Em decorrência do ritmo circadiano, o pico da atividade do sistema renina-angiotensina-aldosterona, por exemplo, ocorre durante o sono. Ensaios clínicos prospectivos e meta-análises já demonstraram que as médias pressóricas durante o período do sono, durante a monitorização ambulatorial da pressão arterial (MAPA), é um marcador mais sensível do risco cardiovascular do que as médias pressórica obtidas na MAPA durante a vigília ou no período de 24 horas.

Estudos como Heart Outcomes Prevention Evaluation (HOPE), Syst-Eur, Syst-China e Controlled Onset Extended-Release Verapamil Investigation of Cardiovascular Endpoints (CONVINCE) avaliaram os efeitos da ingestão vespertina ou noturna de anti-hipertensivos na redução de risco cardiovascular. Porém, nenhum destes estudos foi conduzido comparando a administração vespertina ou noturna de anti-hipertensivos com a administração no período da manhã.

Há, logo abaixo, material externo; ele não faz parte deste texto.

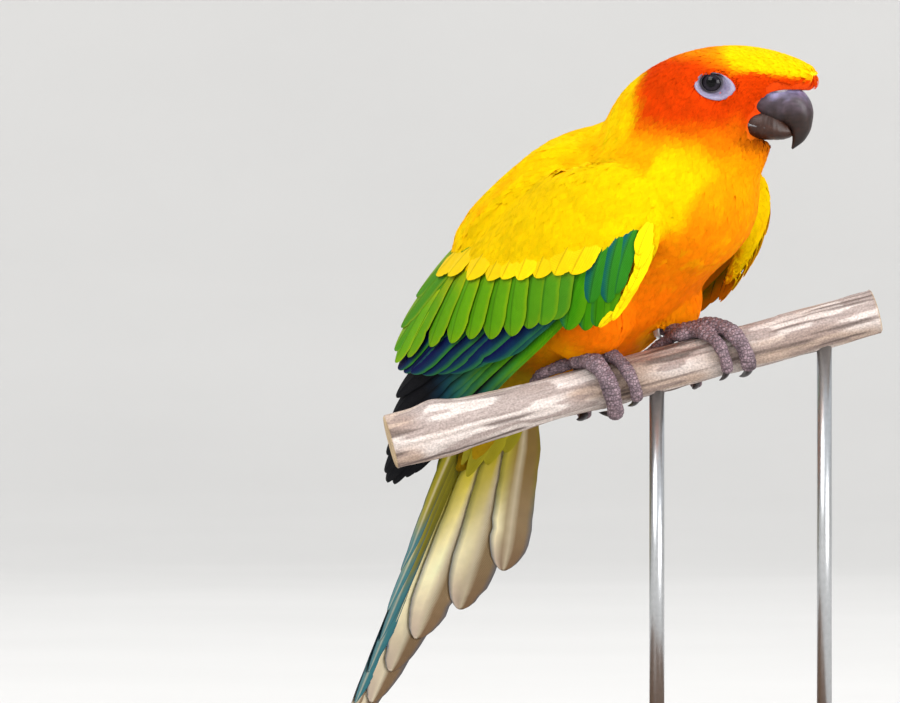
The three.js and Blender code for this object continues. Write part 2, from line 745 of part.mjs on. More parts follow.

Recentemente foi publicado o Hygia Chronotherapy Trial, no qual 19.168 pacientes foram randomizados para o uso de anti-hipertensivos ao despertar ou para o uso noturno de anti-hipertensivos. Os participantes do estudo receberam a dose total de pelo menos um agente anti-hipertensivo das cinco classes terapêuticas principais (inibidores da enzima conversora de angiotensina, bloqueadores de receptores da angiotensina, bloqueadores dos canais de cálcio, beta-bloqueadores e/ou diuréticos) no período noturno (9552 pacientes) ou ao despertar (9532 pacientes).

Terapias anti-hipertensivas combinadas foram prescritas, quando disponíveis, em uma única apresentação galênica, para melhor aderência. Durante o período de acompanhamento dos pacientes (mediana de 6,3 anos de seguimento), 1.752 participantes do estudo apresentaram eventos cardiovasculares maiores, como Infarto do Miocárdio, necessidade de revascularização miocárdica, Acidente Vascular Encefálico ou morte cardiovascular.

Pacientes alocados no grupo de administração noturna de anti-hipertensivos tiveram redução de risco destes eventos cardiovasculares de 45%.

A redução de risco ocorreu independentemente de fatores como sexo, idade, tabagismo, tratamento anti-hipertensivo à inclusão no estudo, níveis pressóricos normais a elevados durante a vigília ou o sono, descenso pressórico noturno, presença de comorbidades como Diabetes Mellitus ou Doença Renal Crônica e registro de evento cardiovascular prévio. A redução dos níveis pressóricos durante o período noturno foi o principal preditor da redução de risco cardiovascular neste estudo.

Figura 1 – Curvas de Kaplan-Meier do risco cumulativo do desfecho de doenças cardiovasculares nos braços de administração de anti-hipertensivos pela manhã (azul) e no período noturno (vermelho) primário composto (A) Desfecho de doenças cardiovasculares: morte cardiovascular, Infarto do Miocárdio, necessidade de revascularização miocárdica, Insuficiência Cardíaca e Acidente Vascular Encefálico. (B) Eventos cardiovasculares totais: morte cardiovascular, Infarto do Miocárdio, necessidade de revascularização miocárdica, Insuficiência Cardíaca, Acidente Vascular Encefálico, Angina de Peito, Doença Arterial Periférica e Ataque Isquêmico Transitório.

O uso da dose diária de pelo menos um medicamento anti-hipertensivo no período noturno resultou tanto no melhor controle pressórico no período noturno quanto na redução significativa da morbimortalidade cardiovascular.

Embora seja mais freqüente a administração de anti-hipertensivos pela manhã, a adoção da estratégia terapêutica da administração noturna de anti-hipertensivos foi segura e efetiva, sem aumento dos efeitos adversos dos anti-hipertensivos, em comparação à estratégia de uso de anti-hipertensivos ao despertar. 

Ref.: European Heart Journal(2019) 0,1 – 12.